3. One major broadcast network will bite the dust. (My bet, as much as I hate to write it: NBC.) It might reincarnate as some other kind of service… but I’m not sure (exactly) on what that may be.

4. Cable companies will move away from providing traditional grid-broadcast TV service (because viewership will plummet as “viewers” flock to time-shift device-driven watching, and view on demand), and will instead provide the infrastructure for mini access points that are connected to the larger wireless grid.

5. RFID will (finally) change the way we shop for commodity goods (like groceries). In-store: item-by-item check outs will evaporate, replaced by self-serve kiosks (don’t laugh… who would have thought we’d be checking ourselves in to the airport 10 years ago?) In-home: grocery delivery will catch on among more affluent and urban users, and item inventory will “self replenish”. Shopping will continue to move toward the experiential and theatric end of the spectrum for shoppers of all strata: luxury through laggards.
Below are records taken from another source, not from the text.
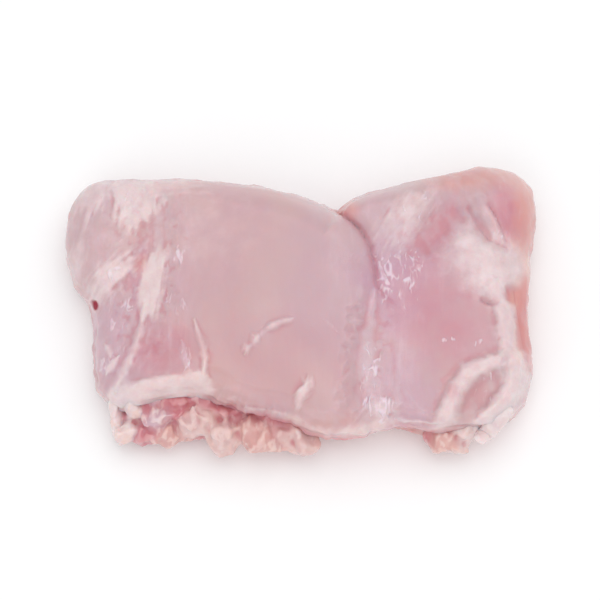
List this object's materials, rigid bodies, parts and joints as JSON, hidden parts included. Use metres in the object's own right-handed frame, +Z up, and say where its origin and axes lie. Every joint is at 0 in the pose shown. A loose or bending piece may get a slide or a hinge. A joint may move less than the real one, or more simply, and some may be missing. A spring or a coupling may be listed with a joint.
{
  "type": "raw chicken thigh",
  "caption": "Boned, skinned raw chicken thigh lying smooth side up, a lobed slab of muscle with creases, fat patches, fat cords and loose tags.",
  "frame": {"origin": "middle of the thigh's extent in X and Y, at the level of the flat patch that it rests on", "axes": "+X across the thigh to the right as the picture shows it, +Y to its far edge, +Z up"},
  "size_m": [0.1302, 0.0816, 0.0243],
  "materials": {
    "raw_meat": "wet, smooth, pale pink raw meat with cream fat"
  },
  "bodies": {
    "root": {"thigh": "raw_meat"}
  },
  "joints": []
}
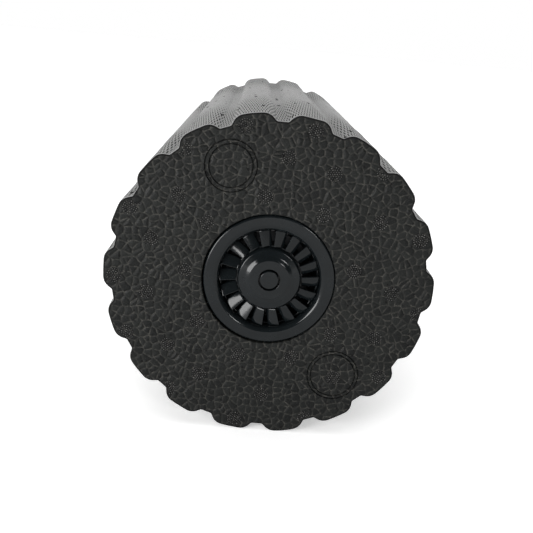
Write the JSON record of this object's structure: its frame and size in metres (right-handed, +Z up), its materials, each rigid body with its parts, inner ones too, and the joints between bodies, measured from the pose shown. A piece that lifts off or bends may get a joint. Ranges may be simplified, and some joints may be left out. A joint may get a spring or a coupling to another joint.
{
  "type": "vibrating foam roller",
  "caption": "Cylindrical massage roller with a lobed bead-foam body, a powered vibrating core and a push button in a vaned end cap.",
  "frame": {"origin": "on the surface that the roller lies on, below the middle of its length", "axes": "+Z up; +Y along the roller's axis, away from the end with the power button; +X to the right seen from that end"},
  "size_m": [0.15, 0.3, 0.149],
  "materials": {
    "bead_foam": "matte",
    "gloss_trim": "gloss",
    "core_plastic": "matte",
    "black_plastic": "matte",
    "black_rubber": "matte",
    "circuit_board": "satin",
    "cell_wrap": "gloss",
    "red_lead": "satin",
    "black_lead": "satin",
    "copper_winding": "satin",
    "bright_steel": "satin",
    "weight_steel": "satin",
    "screw_steel": "satin"
  },
  "bodies": {
    "roller": {"foam_body": "bead_foam", "core_shell_upper": "core_plastic", "core_shell_lower": "core_plastic", "core_shell_screw_1": "screw_steel", "core_shell_screw_2": "screw_steel", "core_shell_screw_3": "screw_steel", "core_shell_screw_4": "screw_steel", "core_shell_screw_5": "screw_steel", "core_shell_screw_6": "screw_steel", "front_bezel": "gloss_trim", "front_vane_ring": "gloss_trim", "front_hub": "gloss_trim", "front_cap_screw_1": "screw_steel", "front_cap_screw_2": "screw_steel", "front_cap_screw_3": "screw_steel", "rear_bezel": "gloss_trim", "rear_vane_ring": "gloss_trim", "rear_hub": "gloss_trim", "rear_cap_screw_1": "screw_steel", "rear_cap_screw_2": "screw_steel", "rear_cap_screw_3": "screw_steel", "switch_body": "black_plastic", "control_board": "circuit_board", "driver_chip": "black_plastic", "charge_socket": "black_plastic", "charge_board": "circuit_board", "motor_can": "bright_steel", "motor_end_bell": "black_plastic", "motor_stator": "copper_winding", "motor_bearing_front": "bright_steel", "motor_bearing_rear": "bright_steel", "motor_mount_ring_front": "black_rubber", "motor_mount_ring_rear": "black_rubber", "battery_cell_1": "cell_wrap", "battery_cell_2": "cell_wrap", "battery_cell_3": "cell_wrap", "cell_holder_front": "black_plastic", "cell_holder_rear": "black_plastic", "motor_lead_1": "black_lead", "motor_lead_2": "red_lead", "motor_lead_3": "black_lead", "battery_lead_positive": "red_lead", "battery_lead_negative": "black_lead", "charge_lead_positive": "red_lead", "charge_lead_negative": "black_lead"},
    "power_button": {"power_button": "gloss_trim", "switch_plunger": "black_plastic"},
    "vibration_rotor": {"motor_shaft": "bright_steel", "rotor_magnet": "weight_steel", "eccentric_weight_front": "weight_steel", "eccentric_weight_rear": "weight_steel", "weight_set_screw_front": "screw_steel", "weight_set_screw_rear": "screw_steel"},
    "charge_port_plug": {"charge_port_plug": "black_rubber"}
  },
  "joints": [
    {"name": "power_button_press", "type": "slide", "parent": "roller", "child": "power_button", "axis": [0, 1, 0], "range_m": [0, 0.0008], "stiffness_N_per_m": 1500, "springref_m": -0.0005},
    {"name": "vibration_rotor_spin", "type": "hinge", "parent": "roller", "child": "vibration_rotor", "pos_m": [0, 0, 0.07451], "axis": [0, 1, 0], "continuous": true},
    {"name": "charge_port_plug_pull", "type": "slide", "parent": "roller", "child": "charge_port_plug", "axis": [0, 1, 0], "range_m": [0, 0.012]}
  ]
}
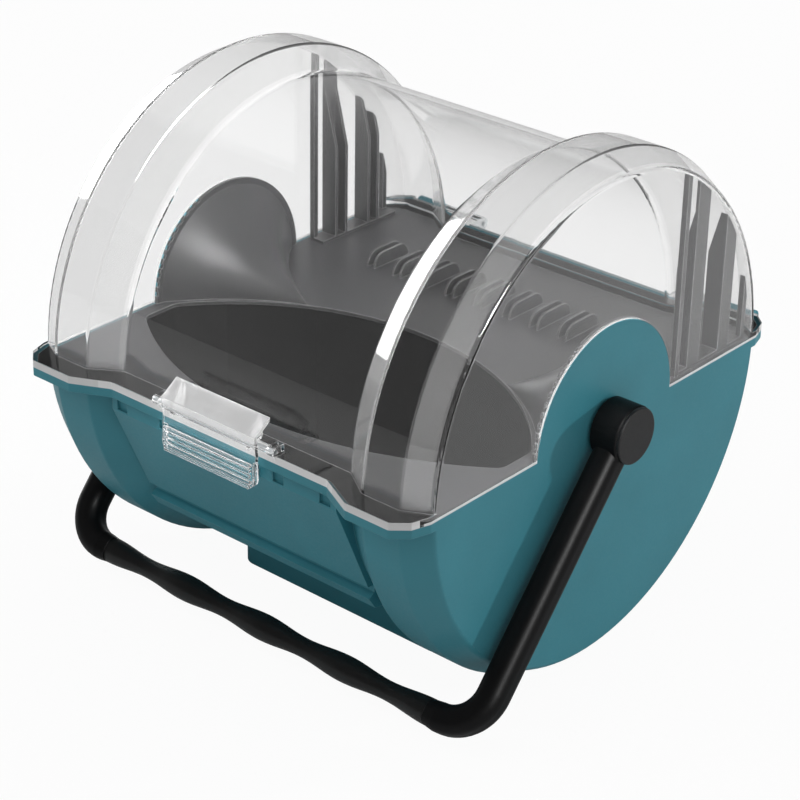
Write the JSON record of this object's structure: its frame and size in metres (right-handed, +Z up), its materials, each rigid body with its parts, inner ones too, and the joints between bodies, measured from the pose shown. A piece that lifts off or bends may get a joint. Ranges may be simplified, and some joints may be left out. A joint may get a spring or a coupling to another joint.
{
  "type": "saw blade storage case",
  "caption": "Drum-shaped saw blade case: teal base, clear hinged lid with rocker latch, dark ribbed tray over a blade well, and a swinging bail handle.",
  "frame": {"origin": "centre of the underside of the foot", "axes": "+X along the drum axis, +Y to the hinged back, +Z up; the latch is at -Y"},
  "size_m": [0.3828, 0.3885, 0.352],
  "materials": {
    "teal_shell": "satin moulded",
    "clear_shell": "clear polished polycarbonate",
    "tray_plastic": "satin moulded",
    "well_plastic": "matt moulded",
    "handle_plastic": "satin moulded",
    "grip_rubber": "satin",
    "cap_plastic": "satin moulded",
    "nylon": "natural nylon",
    "steel": "zinc plated"
  },
  "bodies": {
    "base": {"base_shell": "teal_shell", "tray_cover": "tray_plastic", "blade_well": "well_plastic", "tray_screws": "steel", "end_divider_left": "tray_plastic", "end_divider_right": "tray_plastic", "hinge_pin_left": "steel", "hinge_pin_right": "steel", "pivot_bolt_left": "steel", "pivot_bolt_right": "steel", "head_washer_left": "steel", "head_washer_right": "steel", "pivot_washer_left": "steel", "pivot_washer_right": "steel", "pivot_nut_left": "steel", "pivot_nut_right": "steel"},
    "lid": {"lid_shell": "clear_shell", "latch_pin": "steel"},
    "latch": {"latch": "clear_shell"},
    "handle": {"handle_bail": "handle_plastic", "handle_grip": "grip_rubber", "hub_cap_left": "cap_plastic", "hub_cap_right": "cap_plastic", "pivot_bush_left": "nylon", "pivot_bush_right": "nylon"}
  },
  "joints": [
    {"name": "lid_hinge", "type": "hinge", "parent": "base", "child": "lid", "pos_m": [0, 0.1935, 0.177], "axis": [-1, 0, 0], "range_deg": [0, 100]},
    {"name": "latch_pivot", "type": "hinge", "parent": "lid", "child": "latch", "pos_m": [0, -0.1775, 0.1853], "axis": [-1, 0, 0], "range_deg": [0, 25]},
    {"name": "handle_pivot", "type": "hinge", "parent": "base", "child": "handle", "pos_m": [0, 0, 0.177], "axis": [-1, 0, 0], "range_deg": [0, 200]}
  ]
}
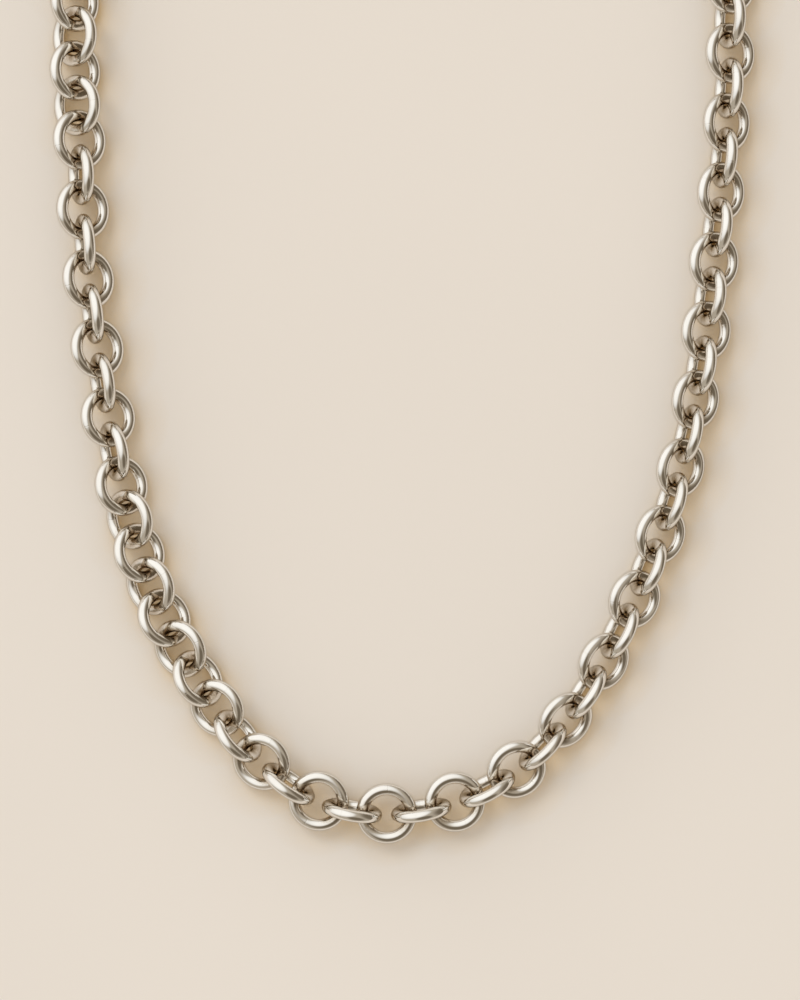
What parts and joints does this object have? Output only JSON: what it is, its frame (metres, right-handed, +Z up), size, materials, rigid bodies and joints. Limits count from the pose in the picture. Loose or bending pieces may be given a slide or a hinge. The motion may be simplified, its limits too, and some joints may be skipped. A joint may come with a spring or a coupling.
{
  "type": "rolo chain necklace",
  "caption": "Closed necklace chain of round wire links in a rolo pattern, polished silver, laid flat in an oval loop with a plain ring clasp at the back.",
  "frame": {"origin": "on the surface that the chain lies on, in the middle of the whole loop", "axes": "+X across the loop to the wearer's side that the picture shows on the right, +Y from the bottom link to the clasp, +Z up from the surface"},
  "size_m": [0.1058, 0.1862, 0.0091],
  "materials": {
    "links": "polished silver",
    "clasp": "polished silver"
  },
  "bodies": {
    "root": {"chain_left": "links", "chain_right": "links", "clasp": "clasp"}
  },
  "joints": []
}
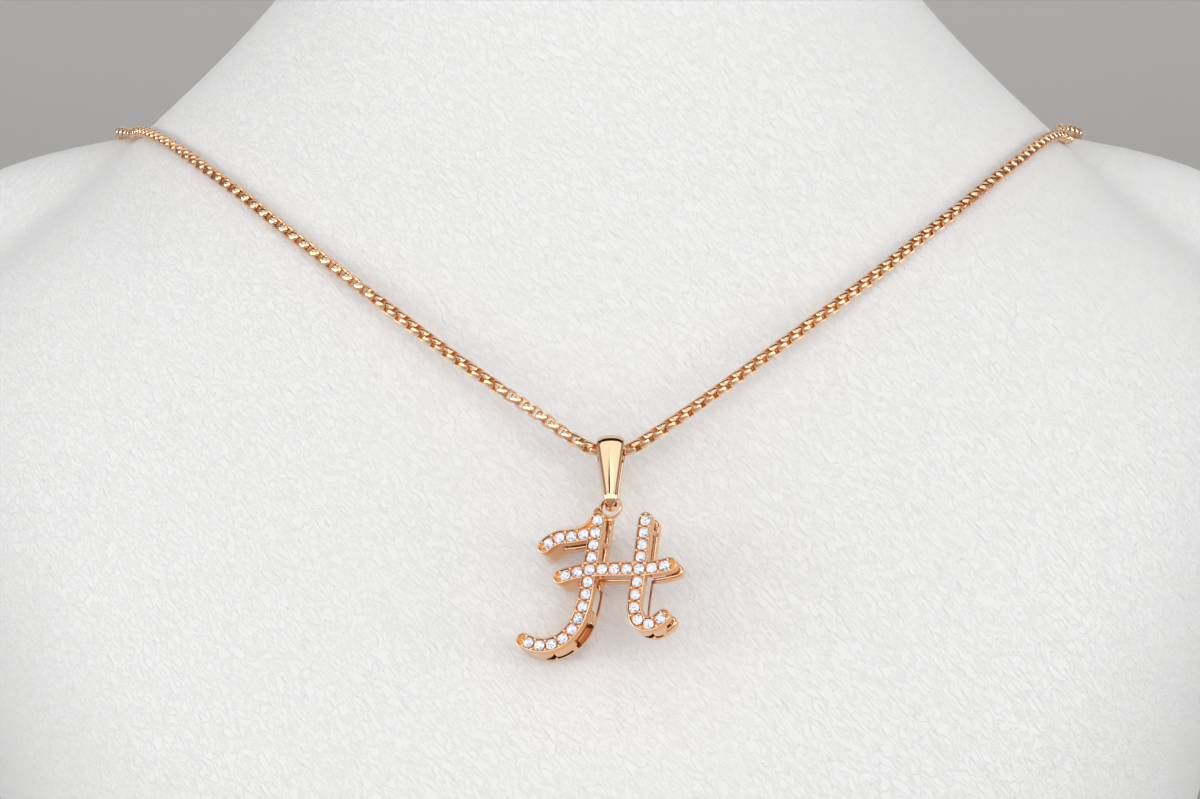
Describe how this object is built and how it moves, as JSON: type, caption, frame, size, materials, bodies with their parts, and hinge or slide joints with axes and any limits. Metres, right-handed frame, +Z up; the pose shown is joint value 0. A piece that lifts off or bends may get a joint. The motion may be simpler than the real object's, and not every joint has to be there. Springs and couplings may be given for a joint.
{
  "type": "initial pendant necklace on a neck bust",
  "caption": "Script letter pendant set with round stones, hung by a tapered bail from a box chain with a barrel clasp, on a plain neck and shoulder bust.",
  "frame": {"origin": "middle of the bust's flat foot, under the middle of the whole object's box", "axes": "+Z up through the neck, -Y toward the front of the chest, +X toward the right of a viewer in front"},
  "size_m": [0.215, 0.1337, 0.2],
  "materials": {
    "bust": "white fine-grain leatherette, matt",
    "rose_gold": "polished rose gold",
    "stones": "clear faceted"
  },
  "bodies": {
    "bust": {"bust": "bust", "chain": "rose_gold", "clasp": "rose_gold"},
    "bail": {"bail": "rose_gold"},
    "letter": {"letter": "rose_gold", "stone_01": "stones", "stone_02": "stones", "stone_03": "stones", "stone_04": "stones", "stone_05": "stones", "stone_06": "stones", "stone_07": "stones", "stone_08": "stones", "stone_09": "stones", "stone_10": "stones", "stone_11": "stones", "stone_12": "stones", "stone_13": "stones", "stone_14": "stones", "stone_15": "stones", "stone_16": "stones", "stone_17": "stones", "stone_18": "stones", "stone_19": "stones", "stone_20": "stones", "stone_21": "stones", "stone_22": "stones", "stone_23": "stones", "stone_24": "stones", "stone_25": "stones", "stone_26": "stones", "stone_27": "stones", "stone_28": "stones", "stone_29": "stones", "stone_30": "stones", "stone_31": "stones", "stone_32": "stones", "stone_33": "stones", "stone_34": "stones", "stone_35": "stones", "stone_36": "stones"}
  },
  "joints": [
    {"name": "bail_swing", "type": "hinge", "parent": "bust", "child": "bail", "pos_m": [0.00152, -0.05278, 0.10598], "axis": [-1, 0, 0], "range_deg": [0, 60]},
    {"name": "letter_swing", "type": "hinge", "parent": "bail", "child": "letter", "pos_m": [0.00152, -0.05669, 0.10012], "axis": [-1, 0, 0], "range_deg": [0, 60]}
  ]
}
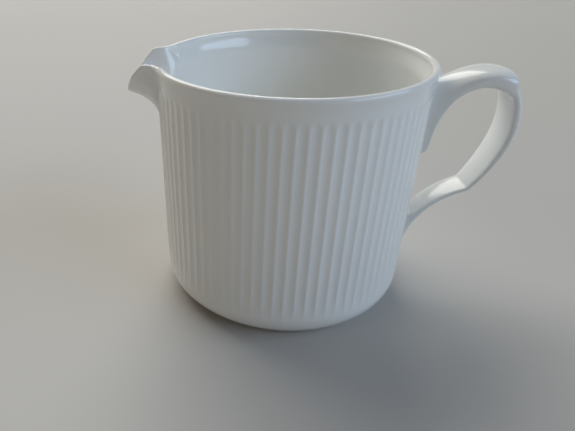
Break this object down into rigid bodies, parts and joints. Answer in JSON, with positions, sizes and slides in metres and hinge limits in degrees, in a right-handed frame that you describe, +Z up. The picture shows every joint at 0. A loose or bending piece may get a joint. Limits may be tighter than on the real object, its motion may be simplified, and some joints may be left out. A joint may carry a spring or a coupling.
{
  "type": "cream jug",
  "caption": "Small cylindrical porcelain pouring jug with vertical reeding, an applied beak spout and a strap handle with a thumb rest.",
  "frame": {"origin": "bottom centre of the whole jug's box, on the plane that the foot ring rests on", "axes": "+Z up, +X from the spout towards the handle, in the jug's plane of symmetry"},
  "size_m": [0.1194, 0.084, 0.0775],
  "materials": {
    "glazed_porcelain": "clear gloss glaze over white porcelain, with a wiped unglazed foot"
  },
  "bodies": {
    "root": {"body": "glazed_porcelain", "spout": "glazed_porcelain", "handle": "glazed_porcelain"}
  },
  "joints": []
}
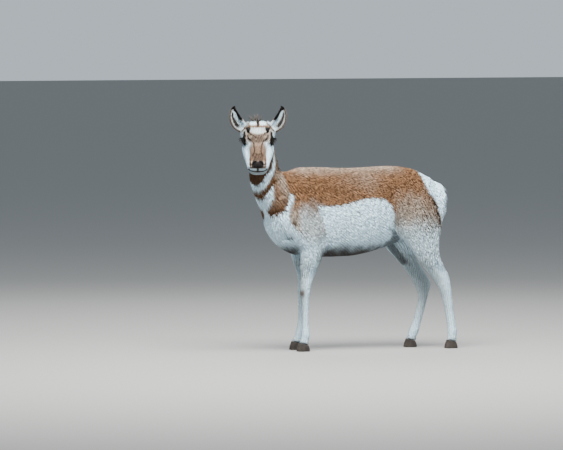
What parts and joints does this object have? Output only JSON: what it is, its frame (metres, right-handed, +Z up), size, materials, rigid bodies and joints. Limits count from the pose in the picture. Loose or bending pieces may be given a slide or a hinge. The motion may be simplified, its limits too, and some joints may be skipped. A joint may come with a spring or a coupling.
{
  "type": "pronghorn",
  "caption": "Life-size standing pronghorn doe, body side-on and head turned to the left, with upright cupped ears, short horn buds, slim legs and split hooves.",
  "frame": {"origin": "on the ground under the middle of the animal's whole box", "axes": "-X the way the body faces, -Y the animal's left side, +Z up"},
  "size_m": [1.0956, 0.3794, 1.1315],
  "materials": {
    "coat": "short dense matt fur, tan above and white below",
    "white_coat": "longer matt white hair",
    "eye": "wet gloss",
    "horn": "satin, finely ridged",
    "hoof": "satin, finely ridged"
  },
  "bodies": {
    "root": {"torso": "coat", "neck": "coat", "head": "coat", "tail": "white_coat", "ear_left": "coat", "ear_right": "coat", "horn_left": "horn", "horn_right": "horn", "eye_left": "eye", "eye_right": "eye", "foreleg_left_upper": "coat", "foreleg_left_lower": "coat", "foreleg_left_hoof_inner": "hoof", "foreleg_left_hoof_outer": "hoof", "foreleg_right_upper": "coat", "foreleg_right_lower": "coat", "foreleg_right_hoof_inner": "hoof", "foreleg_right_hoof_outer": "hoof", "hindleg_left_upper": "coat", "hindleg_left_lower": "coat", "hindleg_left_hoof_inner": "hoof", "hindleg_left_hoof_outer": "hoof", "hindleg_right_upper": "coat", "hindleg_right_lower": "coat", "hindleg_right_hoof_inner": "hoof", "hindleg_right_hoof_outer": "hoof"}
  },
  "joints": []
}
6. Plastic will become… well different. Plastics as we know them (today) will become obsolete, and politically incorrect. As more comes to light about the dangers of plastic, fewer people will want to use plastic, or even be near plastic. Instead, bio-plastics (made from friendlier source materials) will become edible, and biodegradable. And our plastic money will change too: credit cards will become more integrated, and will be differentiated by “classes” of service akin to a private concierge at the high end, and a financial manager at the low end.

7. Media providers will merge (much like we saw media producers merge in the 2000s). Verizon might “buy out” Time Warner Cable, Boingo might take over Sprint. Who knows, but I’d bet dollars to donuts on this one.

8. Your health data and medical records will be kept online and will update continuously from devices in or near your home (like your scale, your android-powered communication device that tracks how far you’ve walked during the day, the RFID-enabled prescription bottle that notes the last time it was opened.)

9. Air travel will continue to suck. People will get fed up, prices will continue to climb, service will continue to erode and because it will become less politically correct to drive the demand for high-speed train travel will explode. This will happen at the end of the decade, especially after the unbelievable success of the New York-Montreal/Boston-Buffalo network of high-speed rail is launched to public acclaim, and helps to transform the regional Northeast/Southeast economies.

10. Cars will become networked. They will network and communicate with “the grid” and with each other. They’ll keep drivers and passengers safer and more entertained.

What do you think? Post your predictions in the comment section below… and check back in 10 years to see if these were correct.